Megan's students were also excited to expand on what they had been growing. She wrote a grant to purchase three raised beds, a composter, and a vermicomposting system. Her students grew flowers to cheer up their campus, as well as peas and lettuce that could be eaten during the summer reading and math program.

In addition to their state-wide recognition, the Kappaufs also earned the opportunity to apply for the National Agriculture in the Classroom Organization (NAITCO), U.S. Department of Agriculture's National Institute of Food and Agriculture (USDA-NIFA) and Farm Credit's 2023 National Excellence in Teaching About Agriculture Award. These organizations partner each year to honor teachers in pre-kindergarten through 12th grade from around the country for the innovative ways they use agricultural concepts to teach reading, writing, math, science, social studies, STEM, STEAM and more. After a rigorous application process, Megan and Clayton Kappauf, were awarded one of the eight national awards this year.

"National Agriculture in the Classroom is honored to recognize and celebrate these talented teachers for their innovative approach to teaching core academic concepts through the lens of food and agriculture," said Katie Carpenter, president of NAITCO and director of New York Agriculture in the Classroom. "Their effort to provide authentic learning experiences for their students is critical to creating an agriculturally literate generation who understands and appreciates the source and value of agriculture in their daily lives."

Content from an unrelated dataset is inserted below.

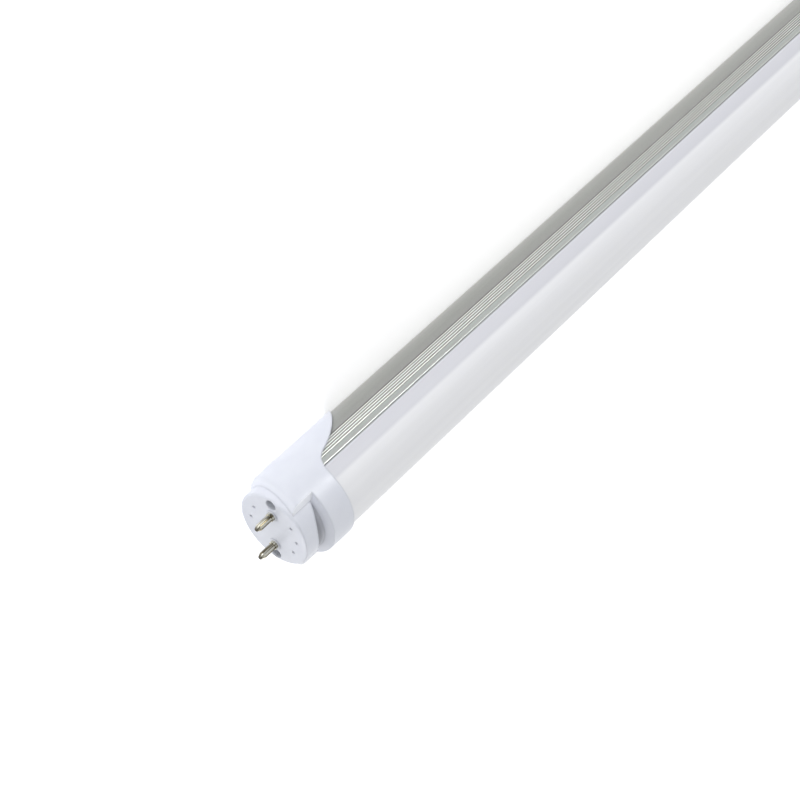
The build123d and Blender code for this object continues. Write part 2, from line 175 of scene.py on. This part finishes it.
# the first mask is 1 on the ribs' crests, the second from the first rib to the last
def ribMasks(tree, angle, look):
    past = addNode(tree, "Math", [angle, tube["ribStart"]], operation="SUBTRACT")[0]
    count = addNode(tree, "Math", [past, tube["ribPitch"]], operation="DIVIDE")[0]
    afterFirst = addNode(tree, "Math", [count, 0.0], operation="GREATER_THAN")[0]
    beforeLast = addNode(tree, "Math", [count, tube["ribCount"]], operation="LESS_THAN")[0]
    strip = allOf(tree, afterFirst, beforeLast)
    acrossRib = addNode(tree, "Math", [count], operation="FRACT")[0]
    offCrest = awayFrom(tree, acrossRib, 0.5)    # a crest is in the middle of its pitch
    fade = [share * look["crestShare"] for share in look["crestFade"]]
    crestHighlight = addNode(tree, "MapRange", [offCrest, *fade, 1.0, 0.0])[0]
    return allOf(tree, crestHighlight, strip), strip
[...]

For their excellence in teaching through agriculture, Megan and Clayton Kappauf will receive an expense-paid professional development experience to the National Agriculture in the Classroom Conference in Orlando, Florida, where they will be recognized onstage in front of an audience of over 600 of their peers. This opportunity will allow them to network with educators across the country and be inspired by new classroom resources and tools to teach through and about agriculture.